The Inquisition 1.0 ended when French revolutionary patriots beheaded and expelled 10,000 high church officials. This business model was so robust it lasted 700 years.
The American lawyer profession is the most powerful and wealthiest criminal enterprise in human history. It has fully infiltrated and completely controls the three branches of our worthless government.
The remedy for the Inquisition 2.0 will be the same. There is no way to take away $trillion or so much power from a criminal cult enterprise by reasoning or appeals to human caring.
Posted by: David Behar | Apr 1, 2017 8:46:54 PM
There are plenty of pieces out there by civil lawyers that are not at all impressed by the pressures that system generates. Particularly how plenty of judges push settlement in order to lessen their own workload.
Posted by: Soronel Haetir | Apr 1, 2017 11:42:58 PM
The constitution already gives defendants a valuable bargaining chip in the plea-bargaining system. Now what the authors want is more processes that have little bearing on answering the question of whether the defendant in fact committed the crime to drive the price up further and then to use that to discount the sentence.
A cursory review of this article reveals that some of the problems they cite have no bearing in the reality of day-to-day criminal justice. The idea that defendants are in the dark as to what evidence the prosecution has against them is complete and utter fantasy. The idea that the defendants don't know what facts the government will rely upon to convict them is additionally not a fair representation of the vast majority of cases.

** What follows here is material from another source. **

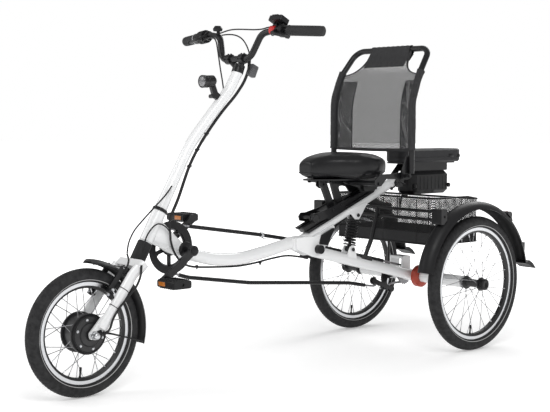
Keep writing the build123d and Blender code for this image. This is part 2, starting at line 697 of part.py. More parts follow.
def around(centre, radius, start, end):
    """Points round a circle from one angle to another, one chain pitch apart."""
    count = max(1, round(radians(abs(end - start)) * radius / CHAIN_PITCH))
    angles = [radians(start + (end - start) * number / count) for number in range(count + 1)]
    return [Vector(centre[0] + radius * cos(turn), centre[1] + radius * sin(turn)) for turn in angles]


def joints_between(points):
    """Pin places along a run of points, spaced as near to one chain pitch as divides it."""
    places = [points[0]]
    for start, end in zip(points, points[1:]):
        count = max(1, round((end - start).length / CHAIN_PITCH))
        places += [start + (end - start) * (number / count) for number in range(1, count + 1)]
    return places


def chain_links(pins):
    """Side plates, inner and outer in turn, with a roller at each pin."""
    pieces = []
    for number, (start, end) in enumerate(zip(pins, pins[1:])):
        along = (end - start).normalized()
        off = Vector(-along.Y, along.X) * 3.6
        nose = along * 3.6
        outline = [start - nose, start + off, end + off, end + nose, end - off, start - off]
        outline = [(point.X, point.Y) for point in outline]
        inner = 1.4 if number % 2 else 2.4
        for flank in (-1, 1):
            plate_in = CHAIN_Y + flank * inner
            plate_out = CHAIN_Y + flank * (inner + 1.1)
            pieces.append(plate(outline, min(plate_in, plate_out), max(plate_in, plate_out)))
    for pin in pins:
        with BuildPart() as roller:
            with BuildSketch(side(CHAIN_Y + 3)):
                with Locations((pin.X, pin.Y)):
                    RegularPolygon(2.6, 6)
            extrude(amount=6)
        pieces.append(roller.part)
    return pieces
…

This article represents an extreme disconnect between theory and reality. I have been a state prosecutor for nearly twenty years and I can count a handful of cases where the defense didn't know what the theory of guilt was, but this group complains about notice pleading and wants criminal complaints to read like a civil lawsuit. Insane and totally unconnected to reality in the vast majority of cases.
Posted by: David | Apr 2, 2017 11:35:07 PM
I could not agree more that the criminal justice system is crying out for summary judgment. Not only to prevent the case from overcharging and bringing frivolous claims to trial, but to let criminal defendants know when they have a crappy defense straight from the judge's mouth. A lot of good ideas here.
Posted by: Andrew Fleischman | Apr 4, 2017 2:11:06 PM
Andrew,
For states that have preliminary hearings, doesn't that have the same potential of weeding out groundless charges and, if the judge is so inclined, the opportunity to tell the defendant he may want to plead guilty? If not, can you explain why not?
In my experience, for most defendants who are out of custody, they are not ready to say the word guilty when that will result in immediate incarceration. They will only say that word when they have to such as the too good to be true deal is about to evaporate, or the extra burden of multiple future court appearances exceeds the expected loss wih a worse deal later. Summary judgement motions won't change these realities.
Indecision is part of human nature, especially with imperfect information.